Parents of U.S. Citizens Are Not Spared from Deportation13 April 2012
Benny arrived in the United States with a tourist visa in 1995 with his wife and 2 minor children. Two months after his arrival, Benny applied for political asylum and obtained an employment authorization card. In 2000, Benny and his wife divorced. In the meantime, Benny was not aware of the status of his political asylum case. Unknown to him, his case application was denied and he was ordered deported by an immigration judge. He finally received this deportation order but ignored it.
Two years after his divorce, Benny married a U.S. citizen named Cathy. They have one child together. Cathy petitioned Benny for a green card. During his interview, Immigration and Customs Enforcement (ICE) agents arrived and arrested Benny. He was detained without bail because of his outstanding deportation order. Benny is the only breadwinner in the family. Cathy begged the ICE agent not to deport her husband and to consider the fact that Benny has a U. S. citizen spouse and minor child. He was deported nonetheless.
The same fate happened to Helen who has been undocumented for many years. She had a relationship with a U.S. citizen and had a child. The father of the child abandoned Helen and reported him to the U.S. Immigration and Customs Enforcement. Helen’s child was only 8 months old when she was arrested. Helen begged, as her US citizen child would be without a mother if she were deported. Just like Benny, Helen was deported. Her child was forced to leave with her. Despite the fact that the child is a U.S. citizen, the immigration agent reasoned that the mother had the choice to leaving the child or taking the child with her. Naturally, the mother opted to take the child with her.

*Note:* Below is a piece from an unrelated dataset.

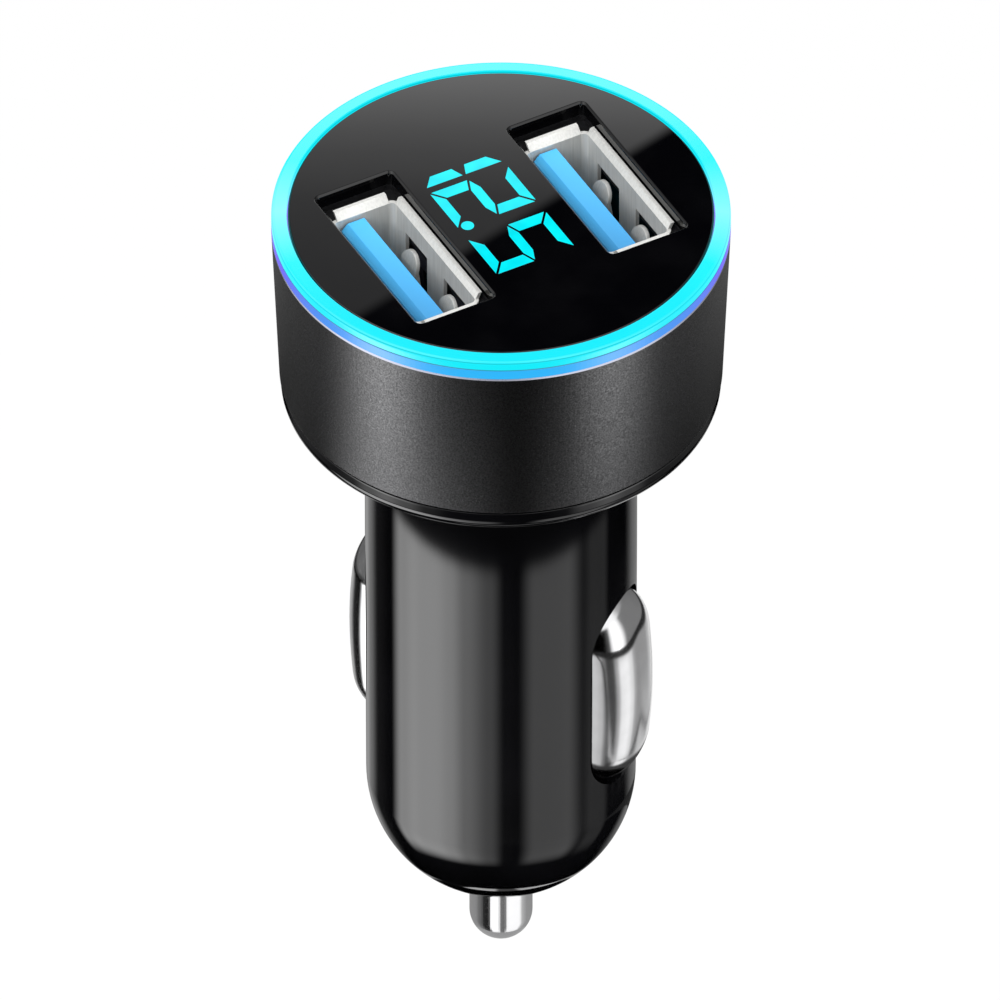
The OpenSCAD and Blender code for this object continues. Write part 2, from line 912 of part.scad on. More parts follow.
module tip_spring() {
    foot = tip_seat_z + tip_flange_t;
    l = main_board_end_z - spring_cup_floor - foot;
    rings = spring_turns * spring_steps;
    points = [
        for (i = [0 : rings], j = [0 : spring_sides - 1])
            let (
                a = 360 * i / spring_steps,
                b = 360 * j / spring_sides,
                r = spring_r + spring_wire_d / 2 * cos(b)
            )
            [r * cos(a), r * sin(a),
                foot + coil_z(i / spring_steps, spring_turns, spring_wire_d, l) + spring_wire_d / 2 * sin(b)]
    ];
    sides = [
        for (i = [0 : rings - 1], j = [0 : spring_sides - 1])
            let (a = i * spring_sides + j, b = i * spring_sides + (j + 1) % spring_sides)
            [a, b, b + spring_sides, a + spring_sides]
    ];
    first = [for (j = [spring_sides - 1 : -1 : 0]) j];
    last = [for (j = [0 : spring_sides - 1]) rings * spring_sides + j];
    color("#b8bcc0")
        polyhedron(points, concat(sides, [first, last]));
}

// Ground contacts

// Half of the section across a rounded capsule
module capsule_section(w, top, edge) {
    square([w / 2 - edge, top]);
    square([w / 2, top - edge]);
    translate([w / 2 - edge, top - edge])
        intersection() {
            circle(edge);
            square(edge);
        }
}

// Capsule that stands on z = 0 with its length along X
module capsule(l, w, top, edge) {
    straight = l - w;
    rotate([90, 0, 90])
        linear_extrude(straight, center = true) {
            capsule_section(w, top, edge);
            mirror([1, 0])
                capsule_section(w, top, edge);
        }
    for (s = [-1, 1])
        translate([s * straight / 2, 0, 0])
            rotate_extrude()
                capsule_section(w, top, edge);
}

// One ground contact, facing +X: a drawn cap with a crowned top, and curved wings that stay inside the barrel
module ground_contact() {
    top = contact_crown - contact_foot;
    thin = 2 * contact_wall;
    color("#c4c6c8")
        difference() {
            union() {
                difference() {
                    intersection() {
                        translate([contact_foot, 0, 0])
                            rotate([0, 90, 0])
                                capsule(contact_l, contact_w, top, contact_edge_r);
                        translate([contact_crown - contact_arch_r, 0, 0])
                            rotate([90, 0, 0])
                                cylinder(r = contact_arch_r, h = 2 * contact_w, center = true, $fn = 360);
                    }
                    cylinder(r = wing_r - wing_t / 2, h = 2 * contact_l, center = true);
                }
                intersection() {
                    difference() {
                        cylinder(r = wing_r, h = contact_l + 2 * wing_out, center = true);
                        cylinder(r = wing_r - wing_t, h = contact_l + 2 * wing_out + 1, center = true);
                    }
                    translate([0, -contact_w / 2 - wing_out, -contact_l])
                        cube([2 * wing_r, contact_w + 2 * wing_out, 2 * contact_l]);
                }
            }
            translate([contact_foot - 1, 0, 0])
                rotate([0, 90, 0])
                    capsule(
                        contact_l - thin, contact_w - thin,
                        top + 1 - crown_wall, contact_edge_r - contact_wall
                    );
        }
}

// Hat-shaped leaf spring between the main board's edge and the inside of a ground contact's crown
module ground_spring() {
    foot = waist_w / 2;
    top = contact_crown - crown_wall - slip;
    color("#b8bcc0")
        rotate([90, 0, 0])
            linear_extrude(leaf_w, center = true)
                polygon([
                    [foot, -leaf_foot - leaf_foot_l], [foot + leaf_t, -leaf_foot - leaf_foot_l],
                    [foot + leaf_t, -leaf_foot], [top, -leaf_top], [top, leaf_top],
                    [foot + leaf_t, leaf_foot], [foot + leaf_t, leaf_foot + leaf_foot_l],
                    [foot, leaf_foot + leaf_foot_l], [foot, leaf_foot - leaf_t],
                    [top - leaf_t, leaf_top - leaf_t], [top - leaf_t, -leaf_top + leaf_t],
                    [foot, -leaf_foot + leaf_t]
                ]);
}

module right_ground_contact() {
    at_contact(0) ground_contact();
}

module left_ground_contact() {
    at_contact(180) ground_contact();
}

module right_ground_spring() {
    at_contact(0) ground_spring();
}

module left_ground_spring() {
    at_contact(180) ground_spring();
}

barrel();
head_sleeve();
light_ring();
face_panel();
port_holder();
display_module();
display_digits();
left_port_shell();
right_port_shell();
left_port_tongue();
right_port_tongue();
left_port_contacts();
right_port_contacts();
port_board();
ring_lamps();
main_board();
header_pins();
choke();
input_capacitor();
output_capacitor();
regulator_chip();
rectifier_diode();
chip_resistors();
spring_cup();
tip_spring();
centre_contact();
left_ground_contact();
right_ground_contact();
left_ground_spring();
right_ground_spring();
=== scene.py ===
# %% [markdown]
# A car charger that plugs into a 12 V accessory socket. The CAD model gives every piece its place and size.
# This notebook dresses it: it turns the round pieces with a fine mesh, finishes every surface with nodes,
# and puts the part in a small studio with the light of the photograph.

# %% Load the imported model
import json
import math

import bmesh
import bpy
from mathutils import Matrix, Vector


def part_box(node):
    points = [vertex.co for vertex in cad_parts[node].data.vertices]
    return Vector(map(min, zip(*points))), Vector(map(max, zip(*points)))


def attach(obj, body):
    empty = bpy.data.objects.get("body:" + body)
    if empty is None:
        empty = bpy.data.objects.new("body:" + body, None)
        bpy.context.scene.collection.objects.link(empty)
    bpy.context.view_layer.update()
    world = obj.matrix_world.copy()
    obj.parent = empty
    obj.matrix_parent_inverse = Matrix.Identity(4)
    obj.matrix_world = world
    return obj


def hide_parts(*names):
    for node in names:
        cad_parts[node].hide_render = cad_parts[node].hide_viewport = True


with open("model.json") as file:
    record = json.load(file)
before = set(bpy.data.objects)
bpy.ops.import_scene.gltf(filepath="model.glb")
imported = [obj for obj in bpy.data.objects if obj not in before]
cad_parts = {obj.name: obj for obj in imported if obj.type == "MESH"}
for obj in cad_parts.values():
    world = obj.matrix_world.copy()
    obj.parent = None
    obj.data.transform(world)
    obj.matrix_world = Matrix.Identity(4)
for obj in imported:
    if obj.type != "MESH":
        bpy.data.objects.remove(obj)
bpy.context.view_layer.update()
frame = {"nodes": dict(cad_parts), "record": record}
MM = 0.001
print("pieces in the packed model:", len(frame["nodes"]))

# %% [markdown]
# Colours are written as the hex values that a colour picker gives. Blender works in linear light, so one
# function turns a hex value to linear. Node trees could be drawn by hand in the editor, but a script shows
# every setting and can be run again, so one small function adds any node with its settings and links.


# %% Colour and node helpers
def srgb(code):
    """Opaque linear colour of a hex value such as "2d2d30"."""
    channels = [int(code[i:i + 2], 16) / 255 for i in (0, 2, 4)]
    linear = [c / 12.92 if c <= 0.04045 else ((c + 0.055) / 1.055) ** 2.4 for c in channels]
    return (*linear, 1)


def add(tree, kind, inputs=None, stops=None, **settings):
    """Adds a node, sets its properties, then sets or links its inputs, which are given by name or number.

    A colour ramp takes its stops as pairs of position and colour, and its settings are those of the ramp.
    """
    node = tree.nodes.new(kind)
    for name, value in settings.items():
        setattr(node.color_ramp if stops else node, name, value)
    for socket, value in (inputs or {}).items():
        if isinstance(value, bpy.types.NodeSocket):
            tree.links.new(value, node.inputs[socket])
        else:
            node.inputs[socket].default_value = value
    if stops:
        elements = node.color_ramp.elements
        while len(elements) < len(stops):
            elements.new(1)
        for element, (position, colour) in zip(elements, stops):
            element.position = position
            element.color = colour
    return node


def per_mm(size):
    """Scale of a texture whose features are this many millimetres across, on coordinates in metres."""
    return 1 / (size * MM)


def new_material(name, **shader):
    """A material with one Principled shader, whose single-valued inputs are given by name."""
    made = bpy.data.materials.new(name)
    made.use_nodes = True
    principled = made.node_tree.nodes["Principled BSDF"]
    for socket, value in shader.items():
        principled.inputs[socket.replace("_", " ")].default_value = value
    return made, made.node_tree, principled


def link(tree, principled, **outputs):
    """Links node outputs to the shader's inputs, which are given by name."""
    for socket, output in outputs.items():
        tree.links.new(output, principled.inputs[socket.replace("_", " ")])


def grey(level):
    """Opaque colour whose three channels have one linear level."""
    return (level, level, level, 1)


# %% [markdown]
# Round pieces are turned, as on a lathe: an outline in radius and height goes once round the axis. The CAD
# mesh has flats a few degrees wide, which a glossy finish shows, so the round pieces that are seen are made
# again here in the same sizes, with a finer step. The outline is a list of corners, each with its own fillet,
# because a real edge is never sharp and its highlight is what shows the shape. Smooth shading would spread
# the turn of a fillet over the whole wall next to it, so a long side gets a point close to each end.


# %% Outlines with rounded corners
def rounded(corners, step=math.radians(12)):
    """Points of a closed outline with arcs as fillets, from corners of (radius, height, fillet) in mm."""
    points = []
    count = len(corners)
    for i, (r, z, fillet) in enumerate(corners):
        here = Vector((r, z))
        before = Vector(corners[i - 1][:2]) - here
        after = Vector(corners[(i + 1) % count][:2]) - here
        if fillet == 0:
            points.append(here)
            continue
        half = before.angle(after) / 2
        centre = here + (before.normalized() + after.normalized()).normalized() * fillet / math.sin(half)
        first = here + before.normalized() * fillet / math.tan(half) - centre
        turn = first.angle_signed(here + after.normalized() * fillet / math.tan(half) - centre)
        steps = max(2, round(abs(turn) / step))
        for k in range(steps + 1):
            angle = -turn * k / steps
            points.append(centre + Matrix.Rotation(angle, 2) @ first)
    return supported(points)


def supported(points, long_side=0.5, margin=0.08):
    """The closed outline with two more points on each long side, close to its ends."""
    held = []
    for i, end in enumerate(points):
        start = points[i - 1]
        side = end - start
        if side.length > long_side:
            held.append(start + side.normalized() * margin)
            held.append(end - side.normalized() * margin)
        held.append(end)
    return held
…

Mandated Reporting of Parents Being Deported
The U.S. Department of Homeland Security is mandated yearly by Congress to report the number of parents of U.S. citizens being deported. In a February 2009 report, more than 100,000 parents of US-born children were deported from the U.S. between 1998 and 2007. In a March 26, 2012 report, Department of Homeland Security records show that it deported in six months 46,486 individuals who have at least one U.S. citizen child. Family unity no longer seems to be a major consideration of an individual’s deportability.
Petitions by U.S. Citizen Children
Children born in the United States become citizens at birth. US immigration law only allows a U.S. citizen child to petition their parents after they turn 21 years of age. The mere fact that an undocumented immigrant has a U.S. citizen child does not in itself confer a benefit to the parent.
Extreme Hardship to Children
When a parent is put in deportation proceedings, the U.S. children may become qualifying relatives to support a relief from deportation. This happens when the parent in proceedings is requesting the immigration judge for relief from being deported because of continuous physical presence of ten years or more in the United States. In this particular case, the children need not be 21 years old to support the parent’s defense in court.
In these cases, it is not enough that one has a U.S. citizen child. It must also be proven in court that the child will suffer extreme hardship if the parent is deported. Proving extreme hardship in court remains a challenge for most deportees because separation of family members in itself is not sufficient. There must be other factors that must be considered.
In the case of Helen above, her deportation proceedings happened before she had a U.S. citizen child and so she was not able to have any relief available.
No Anchor Babies
Many conservatives in Congress oppose the giving of legal status to young undocumented children under the DREAM Act due to the fact that these children will eventually petition their undocumented parents as soon as they get status. To these conservative legislators, this is like giving amnesty to undocumented immigrant parents.
In certain cases also, presence of U.S. children alone is not enough to waive a fraud or misrepresentation case. Only presence of U.S. citizen spouses or parents will waive a fraud perpetrated by a deportee or an applicant for visa.
Merely having a US citizen child is no defense for undocumented parents from being deported. With recent Homeland Security figures showing that undocumented immigrants are being deported despite having US citizen children, one would question whether promoting family unity is still the central policy behind US immigration. Or, has the theme of promoting family unity been sacrificed in exchange for restrictive immigration policies?